Similar to rust, we can copy the object and the program is going to work fine with a sink property:

type Person: Deinitializable, Copyable { // recognize “Copyable” here
    public var name: String
    public var age: UInt8
    public memberwise init
}

fun show(_ person: sink Person) {
  print(person.name)
  print(" is ")
  print(person.name)
  print(" years old")
}

public fun main() {
  let p = Person(name: "Dave", age: 42)
  show(p.copy()) // recognize copy() here
  print(p.name)
  print(" is ")
  print(p.name)
  print(" years old")
}

Conclusion

I think before rust, language designers mixed up the various properties these values can have. As a result, many incomprehensible designs were the result. rust models the most important memory-related properties through its two call conventions (passing or borrowing). And Hylo moves even more properties into the call conventions. Namely, Hylo uses the keywords let, set, sink, and inout. This way Hylo additionally represents e.g. initialization (rust models this with a separate type).

On an abstract level, a program has values which have capabilities (like copyable). In case of rust and Hylo, they are mostly represented by traits. And the programmer needs to write down what expectations a function has in terms of values it receives. And this design space of expectations gains new momentum now. What shall be distinguished and written down? What is just boilerplate and shall be ignored?

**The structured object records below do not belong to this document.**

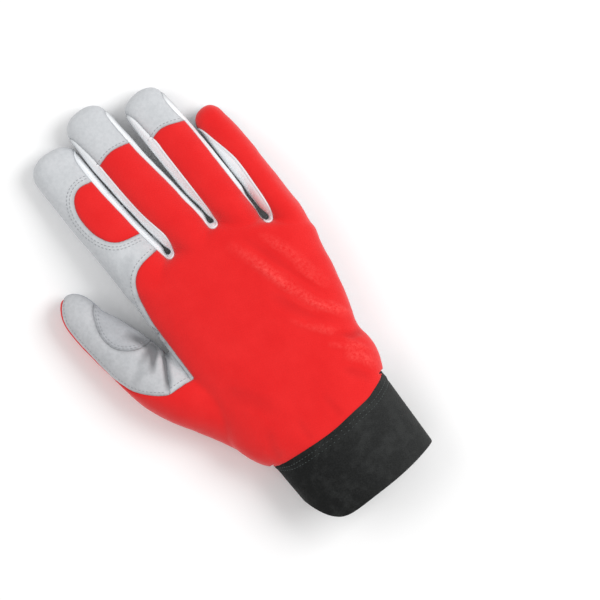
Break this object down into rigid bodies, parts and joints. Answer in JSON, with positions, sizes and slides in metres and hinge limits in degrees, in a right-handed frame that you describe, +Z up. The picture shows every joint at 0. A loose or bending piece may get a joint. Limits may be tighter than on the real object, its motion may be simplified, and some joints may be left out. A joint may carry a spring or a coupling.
{
  "type": "mechanic glove",
  "caption": "Right-hand work glove with a cloth back, suede palm, leather fingertips and a hook-and-loop cuff tab, lying on its palm, filled out.",
  "frame": {"origin": "on the floor under the middle of the glove's bounding box", "axes": "+Z up out of the back of the hand, +Y from the cuff to the fingertips, -X towards the thumb"},
  "size_m": [0.1414, 0.2598, 0.0403],
  "materials": {
    "red_cloth": "matt stretch cloth",
    "red_insert": "matt stretch cloth",
    "palm_suede": "grey suede, matt and mottled",
    "thumb_suede": "grey suede, matt and mottled",
    "thumb_light_leather": "light grey leather, matt",
    "gusset_light_leather": "light grey leather, matt",
    "index_light_leather": "light grey leather, matt",
    "middle_cap_leather": "light grey leather, matt",
    "ring_cap_leather": "light grey leather, matt",
    "side_wall_leather": "grey suede, matt",
    "cuff_cloth": "black stretch cloth with a fine rib",
    "strap_panel": "black hook-and-loop tab, satin",
    "strap_binding": "black rolled binding, satin"
  },
  "bodies": {
    "root": {"back_panel": "red_cloth", "index_insert": "red_insert", "palm_leather": "palm_suede", "thumb_insert": "thumb_suede", "thumb_leather": "thumb_light_leather", "thumb_gusset": "gusset_light_leather", "index_leather": "index_light_leather", "middle_cap": "middle_cap_leather", "ring_cap": "ring_cap_leather", "fourchette_index_middle": "side_wall_leather", "fourchette_middle_ring": "side_wall_leather", "fourchette_ring_little": "side_wall_leather", "cuff": "cuff_cloth", "strap_panel": "strap_panel", "strap_binding": "strap_binding"}
  },
  "joints": []
}
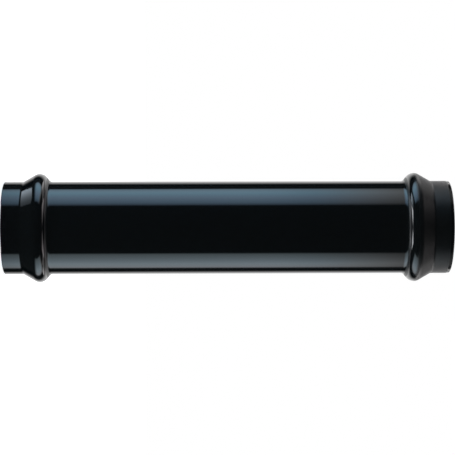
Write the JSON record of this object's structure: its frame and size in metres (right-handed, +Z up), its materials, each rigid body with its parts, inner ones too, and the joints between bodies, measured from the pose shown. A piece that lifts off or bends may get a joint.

I think Hylo contributes nicely here and thus it was worth reading the paper. While writing this article, I learned that the Hylo documentation explicitly addresses differences with C++ and rust.

Finally, I want to mention that Hylo is currently in a very early development stage and it is going to take some years to get such concepts established.

Bonus: Why is a call of unsigned() required in C++?^[2].

1. rust people call this non-lexical lifetimes

2. Apparently uint8_t in C++ is printed as ASCII value (42 is “*”) and not as decimal number. unsigned() somehow changes the representation.